A revisão também explora o impacto da saúde intestinal durante a gravidez nos riscos de alergias. A dieta materna pode moldar a microbiota intestinal do recém-nascido, afetando o desenvolvimento de alergias. Nutrientes como vitamina D e certos ácidos graxos desempenham um papel crucial. Dietas ricas em vegetais e iogurte durante a gravidez promovem a saúde intestinal nos filhos, enquanto outros alimentos podem aumentar o risco de alergias. Morar em fazendas tem sido mostrado para fortalecer o sistema imunológico das crianças através da ativação de células T reguladoras.

O modo de parto, seja vaginal ou cesariana, afeta significativamente a composição da microbiota intestinal dos recém-nascidos. A localização do parto, como em casa ou em hospital, também pode impactar a saúde da criança.

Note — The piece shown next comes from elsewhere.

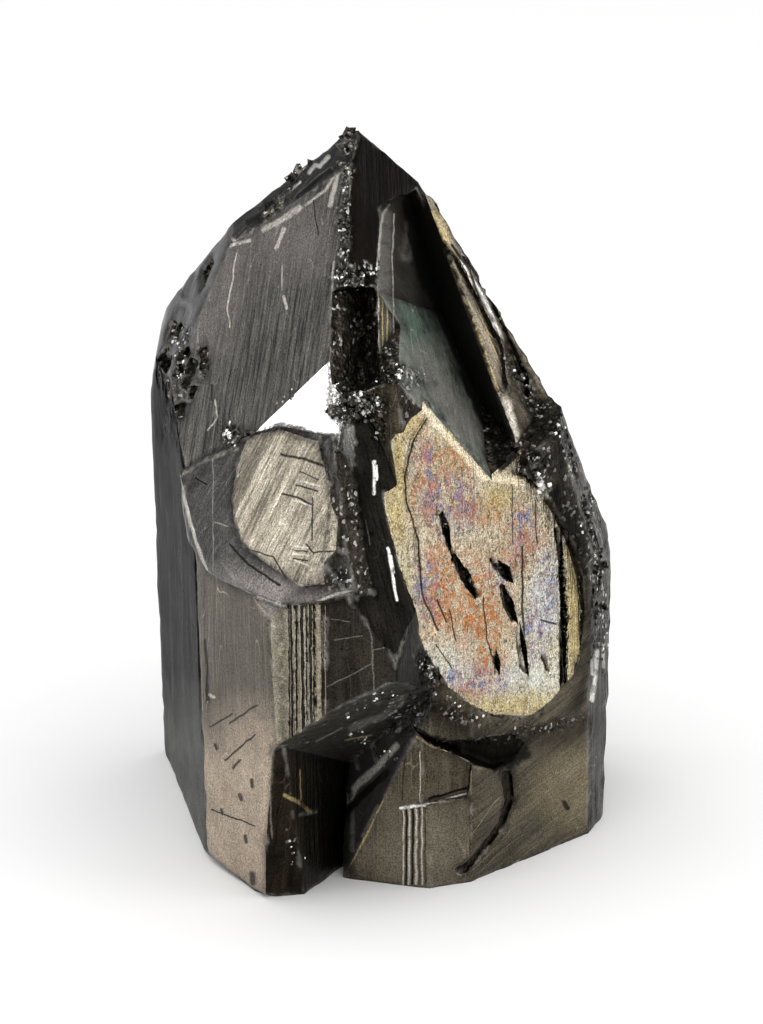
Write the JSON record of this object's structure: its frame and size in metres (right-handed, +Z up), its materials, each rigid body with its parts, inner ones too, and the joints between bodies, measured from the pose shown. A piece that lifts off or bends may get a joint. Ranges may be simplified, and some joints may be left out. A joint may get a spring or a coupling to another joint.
{
  "type": "wittichenite crystal specimen",
  "caption": "Free-standing dark metallic crystal specimen: intergrown blocky crystals with an oval iridescent scar, a long hollow and a cavity at the foot.",
  "frame": {"origin": "on the flat cut base, at the middle of the specimen's width", "axes": "+Z up along the crystal, -Y the front that the picture shows, +X to its right"},
  "size_m": [0.0118, 0.0103, 0.0185],
  "materials": {
    "tarnished_sulphosalt": "dark steel-grey metallic sulphosalt with a brown and iridescent tarnish, striated and scratched"
  },
  "bodies": {
    "root": {"wittichenite_crystal": "tarnished_sulphosalt"}
  },
  "joints": []
}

A revisão destaca a importante ligação entre a microbiota intestinal e o desenvolvimento de alergias alimentares. Variações na abundância e riqueza bacteriana nos primeiros meses de vida podem prever a sensibilização a alimentos específicos no futuro. Além disso, o uso de antibióticos durante os primeiros anos de vida, que altera a composição intestinal, está ligado ao desenvolvimento de alergias.

Ao contrário do que se acreditava anteriormente, o leite humano não é estéril e contém uma variedade de micróbios da cavidade oral do lactente e do intestino da mãe. O leite materno desempenha um papel fundamental na influência da microbiota intestinal do lactente e pode impactar o potencial desenvolvimento de alergias alimentares.

Os oligossacarídeos do leite humano (HMOs) têm recebido atenção por seus papéis benéficos no desenvolvimento do lactente. Esses compostos não são digeridos no intestino superior e servem como alimento para bactérias benéficas, potencialmente prevenindo alergias.

A introdução de alimentos sólidos na dieta do lactente aumenta a diversidade microbiana no intestino. O momento da introdução de alimentos sólidos pode influenciar a diversidade e o metabolismo intestinal. O adiamento da introdução de alimentos alergênicos não é recomendado, pois a exposição precoce pode prevenir alergias alimentares. Diferentes práticas alimentares, como o desmame guiado pelo bebê, também influenciam a microbiota intestinal e as sensibilizações alimentares potenciais.

Antes do surgimento de alergias alimentares, é observada a disbiose, um desequilíbrio nas comunidades microbianas. A disbiose compromete a barreira intestinal, amplificando as reações alérgicas. A sensibilização alimentar é a primeira indicação do surgimento de alergias alimentares.

Em conclusão, a revisão destaca o papel importante das mudanças na microbiota intestinal durante os primeiros 1000 dias de vida no surgimento de alergias alimentares em crianças. Fatores como amamentação, parto vaginal, vida rural e uma dieta rica em fibras têm sido associados a um menor risco de alergias alimentares. Compreender o impacto desses fatores e o papel da microbiota intestinal pode contribuir para o desenvolvimento de intervenções para a prevenção de alergias.

Fontes:
– “The First 1000 Days of Life: How Changes in the Microbiota Can Influence Food Allergy Onset in Children,” publicado em Nutrients.